Go through the material and tally the lines containing the string "with". Give the total alone.

[Input rows]
-.-.-

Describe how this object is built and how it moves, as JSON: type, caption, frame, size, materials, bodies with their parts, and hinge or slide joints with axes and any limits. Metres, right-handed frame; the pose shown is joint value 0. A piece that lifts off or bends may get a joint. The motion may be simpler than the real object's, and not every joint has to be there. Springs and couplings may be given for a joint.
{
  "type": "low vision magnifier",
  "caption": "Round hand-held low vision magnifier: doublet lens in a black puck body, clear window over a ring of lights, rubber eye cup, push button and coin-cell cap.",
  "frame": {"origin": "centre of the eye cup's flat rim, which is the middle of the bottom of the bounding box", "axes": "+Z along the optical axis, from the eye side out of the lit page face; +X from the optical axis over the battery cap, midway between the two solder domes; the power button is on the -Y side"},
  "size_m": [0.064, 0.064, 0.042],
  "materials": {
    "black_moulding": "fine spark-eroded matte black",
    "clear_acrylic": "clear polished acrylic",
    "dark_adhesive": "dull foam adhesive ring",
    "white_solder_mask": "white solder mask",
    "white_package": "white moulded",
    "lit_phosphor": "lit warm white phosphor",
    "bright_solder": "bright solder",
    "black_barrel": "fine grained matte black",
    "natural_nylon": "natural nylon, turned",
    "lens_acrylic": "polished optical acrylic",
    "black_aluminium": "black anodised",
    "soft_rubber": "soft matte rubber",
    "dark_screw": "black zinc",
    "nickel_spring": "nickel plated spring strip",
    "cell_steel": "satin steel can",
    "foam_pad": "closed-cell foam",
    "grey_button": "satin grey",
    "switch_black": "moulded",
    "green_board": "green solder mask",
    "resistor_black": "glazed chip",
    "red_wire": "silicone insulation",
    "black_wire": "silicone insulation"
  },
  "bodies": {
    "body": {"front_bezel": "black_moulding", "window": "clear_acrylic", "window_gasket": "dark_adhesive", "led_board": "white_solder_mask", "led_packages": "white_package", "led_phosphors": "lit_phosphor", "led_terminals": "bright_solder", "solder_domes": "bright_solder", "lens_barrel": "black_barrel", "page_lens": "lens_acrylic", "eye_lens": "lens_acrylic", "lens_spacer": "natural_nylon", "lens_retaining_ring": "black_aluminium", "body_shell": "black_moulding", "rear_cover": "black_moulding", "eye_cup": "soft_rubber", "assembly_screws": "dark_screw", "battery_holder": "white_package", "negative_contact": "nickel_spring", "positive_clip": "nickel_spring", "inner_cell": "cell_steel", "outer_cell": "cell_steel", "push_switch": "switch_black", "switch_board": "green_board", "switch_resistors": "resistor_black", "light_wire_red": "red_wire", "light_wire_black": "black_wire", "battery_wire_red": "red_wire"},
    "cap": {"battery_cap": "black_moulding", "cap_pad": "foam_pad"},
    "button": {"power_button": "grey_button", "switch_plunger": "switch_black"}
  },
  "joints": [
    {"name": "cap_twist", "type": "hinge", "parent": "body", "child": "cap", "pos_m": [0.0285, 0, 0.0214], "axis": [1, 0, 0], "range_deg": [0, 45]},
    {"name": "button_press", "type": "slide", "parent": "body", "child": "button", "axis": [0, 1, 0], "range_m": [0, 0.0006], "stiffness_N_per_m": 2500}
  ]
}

-.-.-

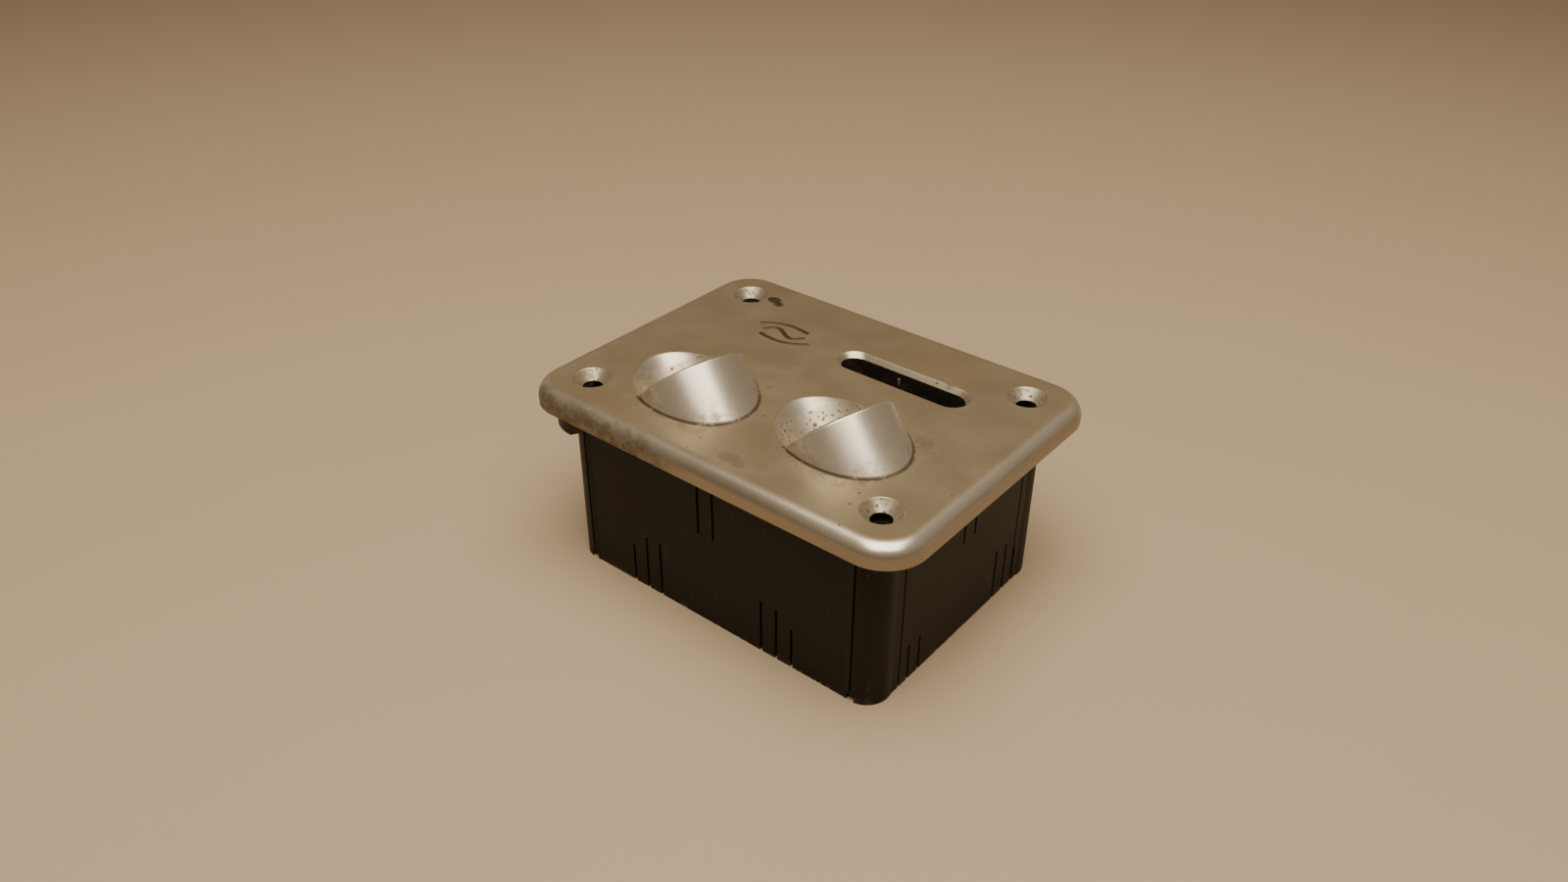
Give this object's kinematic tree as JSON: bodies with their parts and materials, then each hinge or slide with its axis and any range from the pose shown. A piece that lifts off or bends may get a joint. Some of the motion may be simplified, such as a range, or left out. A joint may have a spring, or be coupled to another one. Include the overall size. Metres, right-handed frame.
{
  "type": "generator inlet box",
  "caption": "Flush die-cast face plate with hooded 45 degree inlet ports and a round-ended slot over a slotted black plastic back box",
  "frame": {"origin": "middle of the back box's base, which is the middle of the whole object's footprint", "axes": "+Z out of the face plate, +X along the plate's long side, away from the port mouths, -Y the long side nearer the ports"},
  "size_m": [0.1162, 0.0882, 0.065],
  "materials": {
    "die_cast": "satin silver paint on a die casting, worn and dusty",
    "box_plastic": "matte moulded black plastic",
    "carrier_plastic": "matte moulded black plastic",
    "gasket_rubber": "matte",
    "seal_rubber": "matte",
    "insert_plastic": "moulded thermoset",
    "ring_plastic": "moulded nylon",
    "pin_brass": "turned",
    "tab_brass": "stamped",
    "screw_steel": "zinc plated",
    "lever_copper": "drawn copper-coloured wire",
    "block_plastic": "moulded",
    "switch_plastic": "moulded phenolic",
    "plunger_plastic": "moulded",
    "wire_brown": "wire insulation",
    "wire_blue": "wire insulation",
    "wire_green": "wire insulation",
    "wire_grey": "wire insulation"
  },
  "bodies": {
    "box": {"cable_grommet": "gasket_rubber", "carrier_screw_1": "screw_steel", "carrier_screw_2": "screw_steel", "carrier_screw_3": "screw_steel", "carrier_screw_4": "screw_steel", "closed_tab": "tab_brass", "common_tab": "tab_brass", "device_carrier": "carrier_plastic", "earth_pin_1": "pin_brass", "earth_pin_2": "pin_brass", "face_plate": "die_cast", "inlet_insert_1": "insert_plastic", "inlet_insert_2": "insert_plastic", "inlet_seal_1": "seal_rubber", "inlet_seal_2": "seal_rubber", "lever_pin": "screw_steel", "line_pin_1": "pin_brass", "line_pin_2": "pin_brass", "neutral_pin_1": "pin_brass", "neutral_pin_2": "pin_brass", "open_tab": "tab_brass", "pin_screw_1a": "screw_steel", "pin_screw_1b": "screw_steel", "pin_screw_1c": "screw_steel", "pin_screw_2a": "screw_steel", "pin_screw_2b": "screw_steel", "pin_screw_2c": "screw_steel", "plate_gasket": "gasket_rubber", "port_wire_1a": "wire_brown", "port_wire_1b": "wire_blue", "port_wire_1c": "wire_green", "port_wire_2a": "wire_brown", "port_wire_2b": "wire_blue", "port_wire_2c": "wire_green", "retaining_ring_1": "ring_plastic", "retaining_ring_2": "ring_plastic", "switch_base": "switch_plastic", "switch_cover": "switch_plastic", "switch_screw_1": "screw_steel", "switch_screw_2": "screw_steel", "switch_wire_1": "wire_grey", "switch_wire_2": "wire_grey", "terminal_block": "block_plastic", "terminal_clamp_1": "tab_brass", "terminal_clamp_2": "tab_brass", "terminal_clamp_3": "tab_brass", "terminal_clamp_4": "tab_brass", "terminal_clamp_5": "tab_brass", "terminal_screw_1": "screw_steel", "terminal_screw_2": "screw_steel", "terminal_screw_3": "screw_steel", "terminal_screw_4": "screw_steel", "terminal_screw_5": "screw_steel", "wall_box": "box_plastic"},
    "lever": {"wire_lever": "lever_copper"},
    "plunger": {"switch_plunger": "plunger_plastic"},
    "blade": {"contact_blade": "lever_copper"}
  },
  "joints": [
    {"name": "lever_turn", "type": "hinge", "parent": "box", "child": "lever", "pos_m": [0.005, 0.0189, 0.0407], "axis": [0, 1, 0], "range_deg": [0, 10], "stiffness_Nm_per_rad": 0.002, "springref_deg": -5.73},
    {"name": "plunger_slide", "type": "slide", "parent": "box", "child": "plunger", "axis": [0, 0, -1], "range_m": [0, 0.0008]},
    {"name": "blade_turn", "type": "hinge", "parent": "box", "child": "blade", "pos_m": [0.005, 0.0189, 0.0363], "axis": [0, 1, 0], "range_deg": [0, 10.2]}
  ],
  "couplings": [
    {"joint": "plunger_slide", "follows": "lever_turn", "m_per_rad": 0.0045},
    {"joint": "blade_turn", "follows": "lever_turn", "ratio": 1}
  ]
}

-.-.-

[Solution for this problem] 3